* **EXERCISE INSTRUCTIONS**: The entries need to be copied exactly.

'''

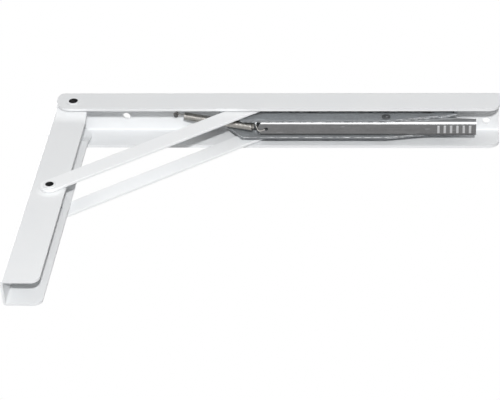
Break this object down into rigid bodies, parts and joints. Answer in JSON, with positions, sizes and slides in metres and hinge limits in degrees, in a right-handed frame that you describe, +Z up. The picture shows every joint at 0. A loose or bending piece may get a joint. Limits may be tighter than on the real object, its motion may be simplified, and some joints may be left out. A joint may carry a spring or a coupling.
{
  "type": "folding shelf bracket",
  "caption": "Folding steel shelf bracket: sheet-metal arm and wall channel, strut bars on a sliding cross pin, sprung release lever.",
  "frame": {"origin": "centre of the middle wall screw hole, on the face that meets the wall", "axes": "+X out from the wall along the arm, +Y across the bracket, +Z up towards the shelf"},
  "size_m": [0.302, 0.0322, 0.21],
  "materials": {
    "white_paint": "satin white powder coat",
    "zinc": "galvanised",
    "rivet_steel": "zinc plated",
    "spring_steel": "bright drawn wire"
  },
  "bodies": {
    "wall": {"wall_channel": "white_paint", "arm_pivot_rivet_front": "white_paint", "arm_pivot_rivet_rear": "white_paint", "strut_pivot_rivet_front": "white_paint", "strut_pivot_rivet_rear": "white_paint"},
    "arm": {"arm_channel": "white_paint", "guide_channel": "zinc", "guide_rivet_inner": "rivet_steel", "guide_rivet_outer": "rivet_steel", "lever_pivot_pin": "rivet_steel", "spring_post": "rivet_steel"},
    "strut": {"strut_bar_front": "white_paint", "strut_bar_rear": "white_paint", "cross_pin_end_front": "rivet_steel", "cross_pin_end_rear": "rivet_steel"},
    "slider": {"cross_pin": "rivet_steel", "spacer_front": "rivet_steel", "spacer_rear": "rivet_steel"},
    "lever": {"release_lever": "zinc", "lever_spring": "spring_steel"}
  },
  "joints": [
    {"name": "arm_fold", "type": "hinge", "parent": "wall", "child": "arm", "pos_m": [0.0135, 0, 0.107], "axis": [0, 1, 0], "range_deg": [0, 89]},
    {"name": "strut_swing", "type": "hinge", "parent": "wall", "child": "strut", "pos_m": [0.0135, 0, 0.009], "axis": [0, 1, 0], "range_deg": [0, 126.71]},
    {"name": "pin_slide", "type": "slide", "parent": "arm", "child": "slider", "axis": [1, 0, 0], "range_m": [0, 0.13203]},
    {"name": "release", "type": "hinge", "parent": "arm", "child": "lever", "pos_m": [0.2261, 0, 0.0998], "axis": [0, -1, 0], "range_deg": [0, 2], "stiffness_Nm_per_rad": 0.26, "springref_deg": -40.11, "deforming": ["lever_spring"]}
  ],
  "couplings": [
    {"joint": "strut_swing", "follows": "arm_fold", "ratio": 1.4236},
    {"joint": "pin_slide", "follows": "arm_fold", "m_per_rad": 0.084995}
  ]
}
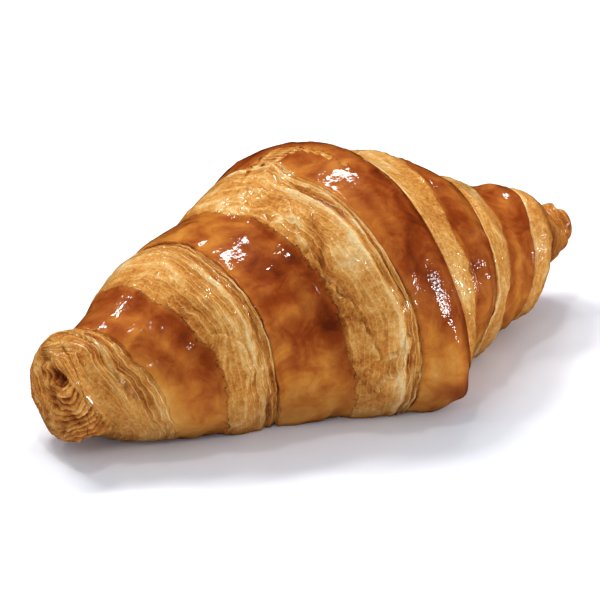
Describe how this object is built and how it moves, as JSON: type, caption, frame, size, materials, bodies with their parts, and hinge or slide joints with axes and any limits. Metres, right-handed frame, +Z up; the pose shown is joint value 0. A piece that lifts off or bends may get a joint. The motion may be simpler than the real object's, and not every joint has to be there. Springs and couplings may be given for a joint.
{
  "type": "croissant",
  "caption": "Straight butter croissant with a glossy brown crust, spiral wraps with pale layered cut edges, coiled ends and a flat baked base.",
  "frame": {"origin": "middle of the box at the flat underside, where the croissant stands on the tray", "axes": "+X along the roll towards the narrower end, -Y the front where the outermost wrap comes down, +Z up"},
  "size_m": [0.1628, 0.0914, 0.0588],
  "materials": {
    "crust": "egg-washed baked crust, dark amber on the wraps and pale gold in the layered cut edges"
  },
  "bodies": {
    "root": {"croissant": "crust"}
  },
  "joints": []
}
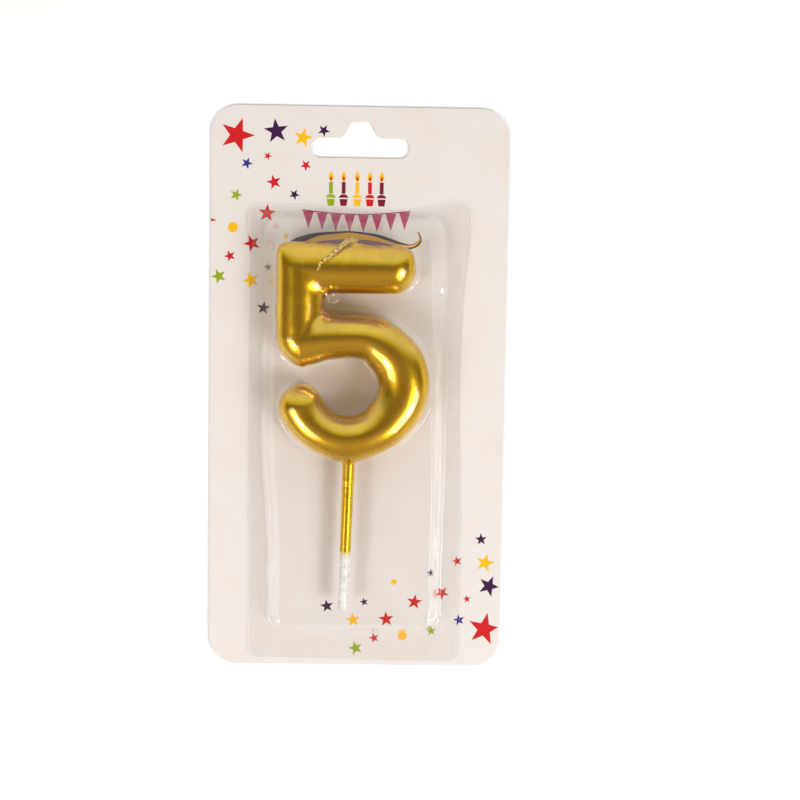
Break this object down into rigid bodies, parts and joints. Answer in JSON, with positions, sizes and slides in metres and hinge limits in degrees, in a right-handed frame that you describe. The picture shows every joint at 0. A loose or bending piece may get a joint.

'''

* **SOLUTION**:
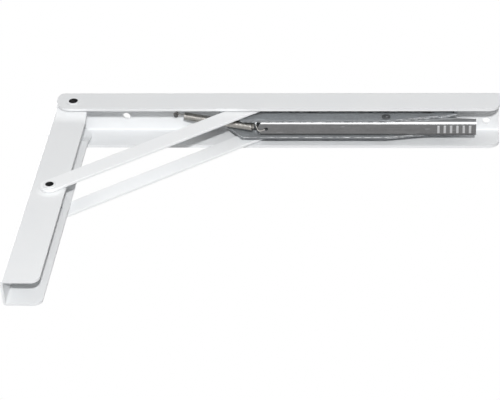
Break this object down into rigid bodies, parts and joints. Answer in JSON, with positions, sizes and slides in metres and hinge limits in degrees, in a right-handed frame that you describe, +Z up. The picture shows every joint at 0. A loose or bending piece may get a joint. Limits may be tighter than on the real object, its motion may be simplified, and some joints may be left out. A joint may carry a spring or a coupling.
{
  "type": "folding shelf bracket",
  "caption": "Folding steel shelf bracket: sheet-metal arm and wall channel, strut bars on a sliding cross pin, sprung release lever.",
  "frame": {"origin": "centre of the middle wall screw hole, on the face that meets the wall", "axes": "+X out from the wall along the arm, +Y across the bracket, +Z up towards the shelf"},
  "size_m": [0.302, 0.0322, 0.21],
  "materials": {
    "white_paint": "satin white powder coat",
    "zinc": "galvanised",
    "rivet_steel": "zinc plated",
    "spring_steel": "bright drawn wire"
  },
  "bodies": {
    "wall": {"wall_channel": "white_paint", "arm_pivot_rivet_front": "white_paint", "arm_pivot_rivet_rear": "white_paint", "strut_pivot_rivet_front": "white_paint", "strut_pivot_rivet_rear": "white_paint"},
    "arm": {"arm_channel": "white_paint", "guide_channel": "zinc", "guide_rivet_inner": "rivet_steel", "guide_rivet_outer": "rivet_steel", "lever_pivot_pin": "rivet_steel", "spring_post": "rivet_steel"},
    "strut": {"strut_bar_front": "white_paint", "strut_bar_rear": "white_paint", "cross_pin_end_front": "rivet_steel", "cross_pin_end_rear": "rivet_steel"},
    "slider": {"cross_pin": "rivet_steel", "spacer_front": "rivet_steel", "spacer_rear": "rivet_steel"},
    "lever": {"release_lever": "zinc", "lever_spring": "spring_steel"}
  },
  "joints": [
    {"name": "arm_fold", "type": "hinge", "parent": "wall", "child": "arm", "pos_m": [0.0135, 0, 0.107], "axis": [0, 1, 0], "range_deg": [0, 89]},
    {"name": "strut_swing", "type": "hinge", "parent": "wall", "child": "strut", "pos_m": [0.0135, 0, 0.009], "axis": [0, 1, 0], "range_deg": [0, 126.71]},
    {"name": "pin_slide", "type": "slide", "parent": "arm", "child": "slider", "axis": [1, 0, 0], "range_m": [0, 0.13203]},
    {"name": "release", "type": "hinge", "parent": "arm", "child": "lever", "pos_m": [0.2261, 0, 0.0998], "axis": [0, -1, 0], "range_deg": [0, 2], "stiffness_Nm_per_rad": 0.26, "springref_deg": -40.11, "deforming": ["lever_spring"]}
  ],
  "couplings": [
    {"joint": "strut_swing", "follows": "arm_fold", "ratio": 1.4236},
    {"joint": "pin_slide", "follows": "arm_fold", "m_per_rad": 0.084995}
  ]
}
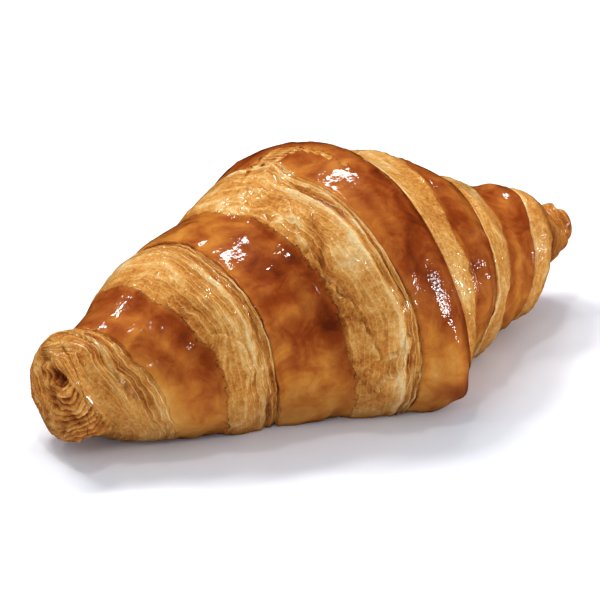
Describe how this object is built and how it moves, as JSON: type, caption, frame, size, materials, bodies with their parts, and hinge or slide joints with axes and any limits. Metres, right-handed frame, +Z up; the pose shown is joint value 0. A piece that lifts off or bends may get a joint. The motion may be simpler than the real object's, and not every joint has to be there. Springs and couplings may be given for a joint.
{
  "type": "croissant",
  "caption": "Straight butter croissant with a glossy brown crust, spiral wraps with pale layered cut edges, coiled ends and a flat baked base.",
  "frame": {"origin": "middle of the box at the flat underside, where the croissant stands on the tray", "axes": "+X along the roll towards the narrower end, -Y the front where the outermost wrap comes down, +Z up"},
  "size_m": [0.1628, 0.0914, 0.0588],
  "materials": {
    "crust": "egg-washed baked crust, dark amber on the wraps and pale gold in the layered cut edges"
  },
  "bodies": {
    "root": {"croissant": "crust"}
  },
  "joints": []
}
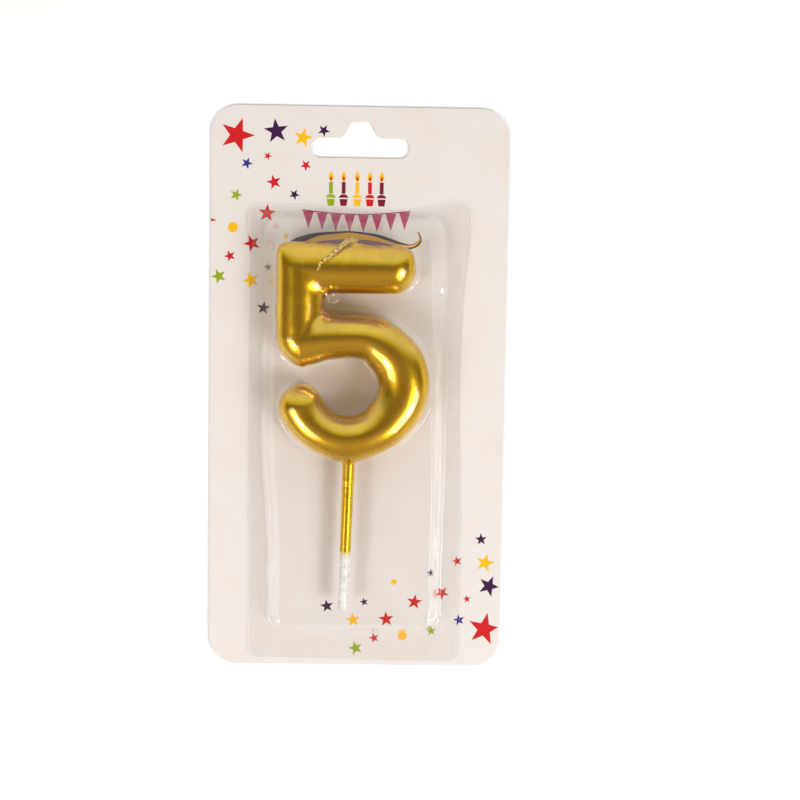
Break this object down into rigid bodies, parts and joints. Answer in JSON, with positions, sizes and slides in metres and hinge limits in degrees, in a right-handed frame that you describe. The picture shows every joint at 0. A loose or bending piece may get a joint.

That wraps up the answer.